Experience is crucial to any feat. People learn best from their mistakes. Mine was overestimating my abilities. On our first time winter hiking/camping, both my sister and I, experience and slightly less experienced respectively, made errors that could have posed great danger to ourselves. My sister almost had the audacity to venture out into -20C temperatures with nothing but winter clothing and summer camping gear, and I had the audacity to think carrying 30kg on a long hike would be a cakewalk. If I can leave you anything, it is never to overestimate your abilities.

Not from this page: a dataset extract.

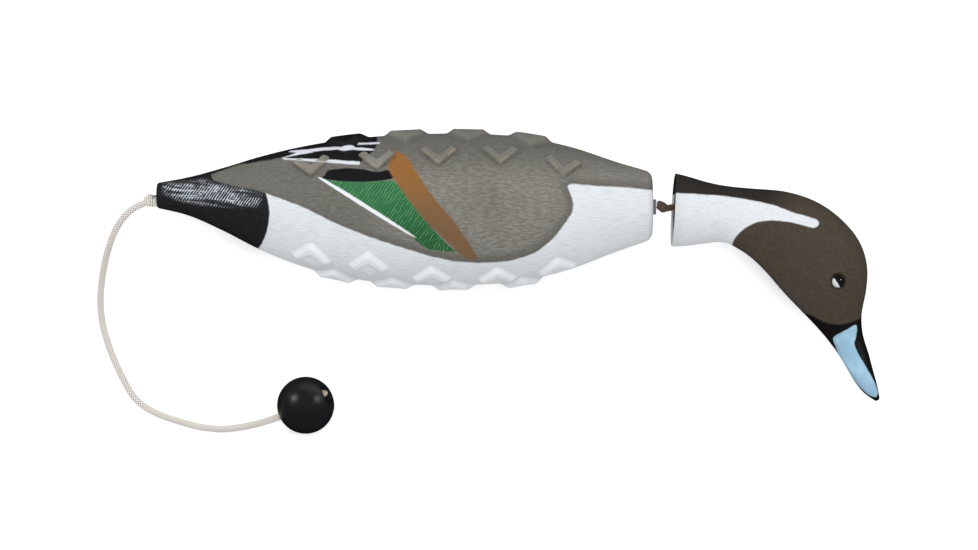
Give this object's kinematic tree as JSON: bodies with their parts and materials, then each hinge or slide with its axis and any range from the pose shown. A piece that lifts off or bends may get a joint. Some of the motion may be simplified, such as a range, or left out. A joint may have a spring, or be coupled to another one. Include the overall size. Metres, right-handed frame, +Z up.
{
  "type": "retriever training dummy",
  "caption": "Duck-shaped floating retriever dummy: soft foam body with grip lugs, hard head swinging on a knotted cord, braided throw cord with a ball.",
  "frame": {"origin": "on the surface that the dummy lies on, under the middle of the box round its body and head", "axes": "+X from tail to bill, +Y from belly to back, +Z up out of the right flank: the dummy lies on its left flank"},
  "size_m": [0.5526, 0.2151, 0.0962],
  "materials": {
    "painted_foam": "moulded closed-cell foam with matte paint: grey back and flanks, white belly and breast, black tail, green and brown wing bars",
    "painted_head": "moulded hard plastic with matte paint: dark brown head, white neck stripe, pale blue bill",
    "plug_plastic": "moulded black plastic",
    "grey_plastic": "moulded grey plastic",
    "steel_washer": "plain steel",
    "throw_braid": "braided cream cord, 5 mm",
    "link_braid": "braided brown cord, 5 mm",
    "glossy_eye": "glossy dark eye with a pale crescent",
    "black_ball": "satin black moulded ball"
  },
  "bodies": {
    "root": {"body_foam": "painted_foam", "core_tube": "grey_plastic", "tail_grommet": "grey_plastic", "neck_grommet": "grey_plastic", "core_cord": "throw_braid", "tail_knot": "throw_braid", "throw_cord": "throw_braid", "ball_knot": "throw_braid"},
    "knot": {"neck_knot": "link_braid"},
    "link": {"neck_cord": "link_braid", "head_stop_knot": "link_braid"},
    "head": {"head_shell": "painted_head", "head_plug": "plug_plastic", "head_washer": "steel_washer", "eye_right": "glossy_eye", "eye_left": "glossy_eye"},
    "ball": {"throw_ball": "black_ball"}
  },
  "joints": [
    {"name": "head_nod", "type": "hinge", "parent": "root", "child": "knot", "pos_m": [0.0997, 0.0403, 0.048], "axis": [0, 0, 1], "range_deg": [-25, 25]},
    {"name": "head_sway", "type": "hinge", "parent": "knot", "child": "link", "pos_m": [0.0997, 0.0403, 0.048], "axis": [0, 1, 0], "range_deg": [-25, 25]},
    {"name": "head_twist", "type": "hinge", "parent": "link", "child": "head", "pos_m": [0.0997, 0.0403, 0.048], "axis": [1, 0, 0], "continuous": true},
    {"name": "ball_spin", "type": "hinge", "parent": "root", "child": "ball", "pos_m": [-0.1505, -0.0996, 0.0202], "axis": [0.8472, 0.4321, 0.3091], "continuous": true}
  ]
}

Overall, this trip was a lot more painful than I would have liked. We also never did make it all the way to the end, as a family emergency required our early return. In the end, we only really hiked 120 km; yet, despite all the trials and tribulations, I would not give this up for the world. I love the backcountry, and all its untouched and pristine beauty. Though the situation was intensely grueling at times, being alone with my thoughts was not always a bad thing. It let me reevaluate a lot of things about myself, and my life. It made me appreciate even more the fact that some photographers are willing to go to extremes to create art, and it reinforced the fact that hard work and experience can never be excused, regardless of how much gear one has. In a way, this trip was my first step towards becoming a true digital nomad photographer. I hope to venture into the backcountry again soon.

As always, 'till next time,

Ethan Chin

horses

P.S. Pro tip: apparently you’re supposed to keep your boots wrapped up and stored inside your sleeping bag rather than just exposed, even inside your tent! Your body heat keeps the boots from freezing, which saves a lot of pain to get up in the morning! Exactly one of the reasons why experience is so important.